During the 3Q 2023, we had an average of 3.5 A320neo aircraft on ground, mainly due to Pratt & Whitney GTF engines reliability issues. Of the first batch announced in July, three GTF engines were identified and sent to inspection in September 2023.
Hedging
As of September 30, 2023, Viva has jet fuel and FX hedging to mitigate volatility and price shifts. We hedged 14.7% of our expected jet fuel for the rest of the year and, as for FX, our hedging is equivalent to 46.5% of our projected exposure for the rest of the year.
Change in Reporting Currency to U.S. Dollar
In 2020, Viva Aerobus determined that its functional currency was the U.S. Dollar. Effective October 1st, 2022, Viva decided to change its reporting currency from Mexican Pesos (“MX$”) to U.S. Dollar (“US$”) based on International Accounting Standard 21, “The Effects of Changes in Foreign Exchange Rates”(“IAS 21”) under International Financial Reporting Standards (“IFRS”), having the authorization of Grupo Viva Aerobus, S.A. de C.V. Board of Directors, considering the previous favorable opinion of the Audit Committee. KPMG’s auditors letter acknowledges Viva’s change in reporting currency to comply with the Comisión Nacional Bancaria y de Valores (“CNBV”) requirements.
Viva believes that the use of the U.S. Dollar for the reporting of its consolidated financial information will improve and facilitate the analysis of its consolidated financial statements for a wide range of users (rating agencies, analysts, investors, and creditors, among others).
Glossary
ASMs: Stands for “available seat miles” and represents the number of seats available for passengers multiplied by the number of miles.
Average operating aircraft utilization is calculated by block hours per aircraft per day, meaning the total number of block hours divided by the average operating fleet and divided by the number of days in the period.
Average total aircraft utilization is calculated by block hours per aircraft per day, meaning the total number of block hours divided by the average total fleet and divided by the number of days in the period.
CASM: Stands for “cost per available seat mile” and represents total operating expenses divided by available seat miles (ASMs).
CASM ex-fuel: Represents total operating expenses excluding fuel expense divided by available seat miles (ASMs).
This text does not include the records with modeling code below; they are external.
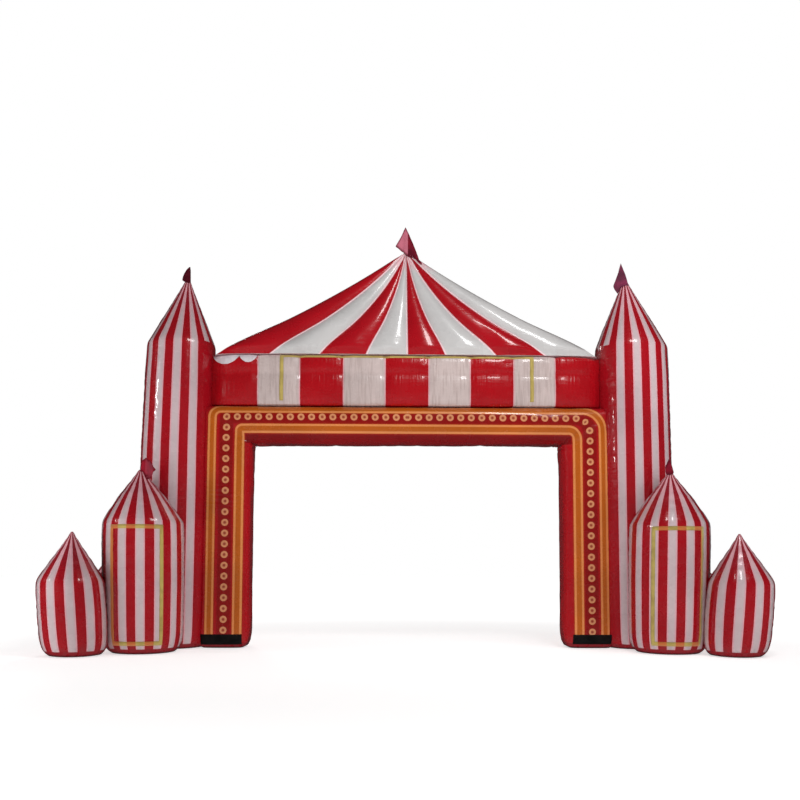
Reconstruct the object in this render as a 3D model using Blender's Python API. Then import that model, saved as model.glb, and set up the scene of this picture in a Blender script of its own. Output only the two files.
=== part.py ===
"""Inflatable circus-tent arch: a sealed-air portal with striped towers, a panelled band and a tent roof.

Metres, +Z up. The front faces -Y, +X is to the viewer's right, and the origin is on the ground under
the middle of the walkway.
"""

import math
from collections import namedtuple

import bmesh
import bpy
from mathutils import Matrix, Vector

# ---------------------------------------------------------------- driving dimensions
GAP = 0.0003  # between neighbouring pieces
SHEET = 0.002  # thickness of the sewn-on tapes, patches and trim
FLAG_CLOTH = 0.003

# Portal: an inverted U of one inflated tube
OPENING_HALF = 1.82
OPENING_HEIGHT = 2.40
LEG_WIDTH = 0.62  # the outer edge is buried in the tall tower
LINTEL_HEIGHT = 0.45
PORTAL_HALF_DEPTH = 0.23
PORTAL_SQUARENESS = 5.0
PORTAL_SECTION_POINTS = 28
FOOT_ROWS = ((0.0, 0.085), (0.02, 0.045), (0.07, 0.014), (0.15, 0.0))  # height, drawn in by

# Band: the panelled strip over the lintel
BAND_BOTTOM = OPENING_HEIGHT + LINTEL_HEIGHT + GAP
BAND_HEIGHT = 0.61
BAND_TOP = BAND_BOTTOM + BAND_HEIGHT
BAND_HALF_DEPTH = 0.25
BAND_PANEL = 0.506
BAND_PANELS = 7  # of full width; the two end panels run into the towers
BAND_SEAM_PINCH = 0.975

# Roof: a shallow tent of eight gores, front and back
ROOF_BASE = BAND_TOP + GAP
ROOF_APEX = 4.765
ROOF_HALF_WIDTH = 2.34
ROOF_HALF_DEPTH = 0.29
ROOF_TIP = 0.035
ROOF_SAG = 0.15
ROOF_FLARE = 0.7
ROOF_GORE_BULGE = 0.035
ROOF_SEAMS = (0.0, 0.225, 0.47, 0.727, 1.0)  # share of the half width, at the eave
ROOF_LEVELS = (0.0, 0.018, 0.05, 0.12, 0.22, 0.34, 0.47, 0.60, 0.73, 0.85, 0.94, 1.0)

# Towers
TOWER_TIP = 0.022
FOOT_DRAW_IN = 0.03
EAVE_ROUND = 0.035

Kind = namedtuple("Kind", "radius eave_radius foot_radius eave apex panels")
KINDS = {
    "tall": Kind(0.440, 0.415, 0.430, 3.605, 4.400, 26),
    "medium": Kind(0.424, 0.412, 0.412, 1.440, 2.027, 26),
    "small": Kind(0.352, 0.350, 0.322, 0.790, 1.315, 22),
    "short": Kind(0.345, 0.340, 0.318, 0.620, 1.085, 22),
}
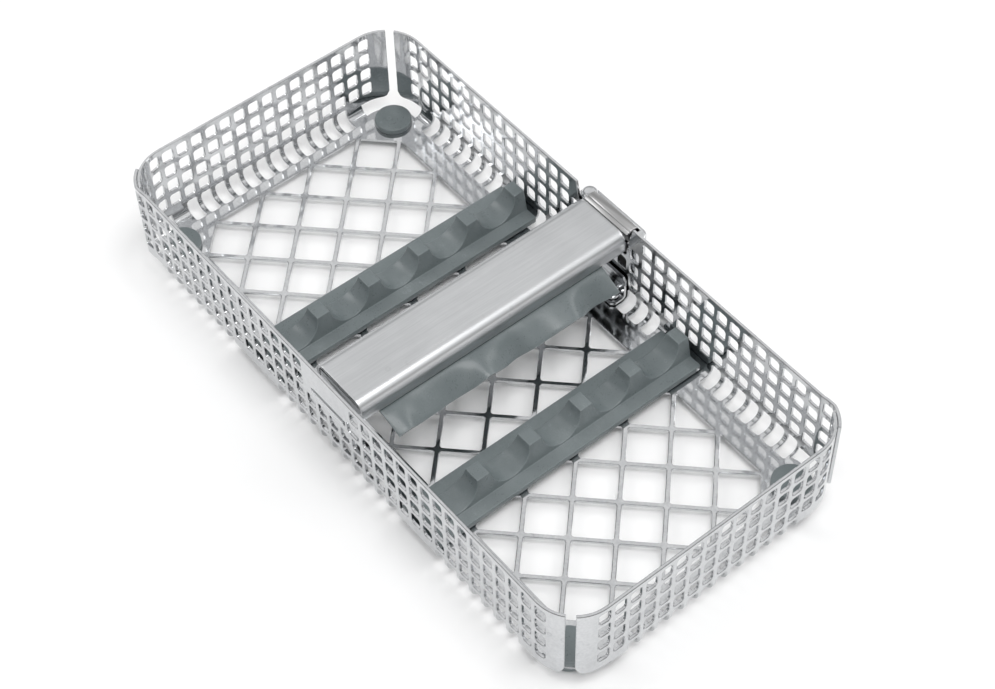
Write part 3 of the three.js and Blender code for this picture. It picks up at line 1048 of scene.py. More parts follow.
    def flat_wall(self, plan: WallPlan) -> bmesh.types.BMesh:
        """Lays one wall out flat: along the wall in X, down from the rim in -Y."""
        tiles = (self.hole_tile.build("hole tile"), self.hole_tile.build_plain("plain tile"))
        sheet = self.layer.lay(self.hole_cells(plan), tiles, (self.pitch_along, self.pitch_up))
        slot_tiles = (self.slot_tile.build("slot tile"), self.slot_tile.build_plain("plain slot tile"))
        first = plan.first_column / self.pitch_along
        band = [
            Cell(first + column, 0.0, not self.has_slot(plan, column))
            for column in range(plan.band[0], plan.band[1] + 1)
        ]
        lower = self.layer.lay(band, slot_tiles, (self.pitch_along, 1.0))
        parts = [self.mesh_of(sheet), self.mesh_of(lower)]
        columns = self.rim_columns(plan)
        rows = self.wing_rows()
        skirt = [y for y in rows if y <= -self.skirt_top + WELD]
        band_low = self.column_place(plan, plan.band[0]) - self.pitch_along / 2
        band_high = self.column_place(plan, plan.band[1]) + self.pitch_along / 2
        parts.append(self.grid_mesh([x for x in columns if x <= band_low + WELD], skirt))
        parts.append(self.grid_mesh([x for x in columns if x >= band_high - WELD], skirt))
        parts.append(self.grid_mesh(columns, [0.0, -self.rim_band]))
        for edge, end in ((columns[0], plan.wing_start), (columns[-1], plan.wing_end)):
            steps = max(4, round(abs(end - edge) / self.wing_step))
            parts.append(self.grid_mesh([edge + (end - edge) * k / steps for k in range(steps + 1)], rows))
        whole = bmesh.new()
        for mesh in parts:
            whole.from_mesh(mesh)
            bpy.data.meshes.remove(mesh)
        bmesh.ops.remove_doubles(whole, verts=whole.verts, dist=WELD)
        for tile in (*tiles, *slot_tiles):
            bpy.data.objects.remove(tile)
        self.shape_wing_ends(whole, plan)
        if plan.side is Side.NEAR:
            self.cut_slit(whole)
        if plan.side is Side.FAR:
            self.cut_notch(whole)
        return whole

    @staticmethod
    def mesh_of(sheet: bmesh.types.BMesh) -> bpy.types.Mesh:
        """Turns a loose sheet into a mesh."""
        mesh = bpy.data.meshes.new("part")
        sheet.to_mesh(mesh)
        sheet.free()
        return mesh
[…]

EBITDA: Stands for “Earnings before interest, taxes, depreciation and amortization” and it is calculated as consolidated Net Income (loss) for the year adding back income taxes, financial income and financial costs and depreciation and amortization. Financial income includes interest income on cash and cash equivalents, interest paid by related parties and exchange gains. Financial costs include interest expense on financial liabilities, interest on lease liabilities, valuation of financial instruments and exchange loss. EBITDA is a non-International Financial Reporting Standards (“IFRS”) financial measure. A non-IFRS financial measure is generally defined as one that purports to measure financial performance but excludes amounts that would not be so adjusted in the most comparable IFRS measure.
EBITDAR: Stands for “Earnings before interest, taxes, depreciation, amortization and rent expense” and it is calculated as consolidated net income (loss) for the year adding back income taxes, financial income and financial costs, depreciation and amortization, and leases. EBITDAR is a non-IFRS financial measure, as defined above.
Load Factor: Represents the number of miles flown by passenger (RPMs) divided by available seat miles (ASMs) and expressed as a percentage.
TRASM: Stands for “total operating revenue per available seat mile” and represents our total operating revenue divided by our total available seat miles.
RPMs: Stands for “revenue passenger miles” and represents the number of miles flown by passengers. Passengers: Customers who purchased their plane ticket to fly during the month referred in the report, regardless of whether they flew or not.
Yield: Defined as total operating revenues divided by revenue passenger miles (RPMs).
Starting on January 1, 2020, the Company determined the US Dollar (USD) as its functional currency. Starting October 1, 2022, the Company determined the US Dollar (USD) as its reporting currency.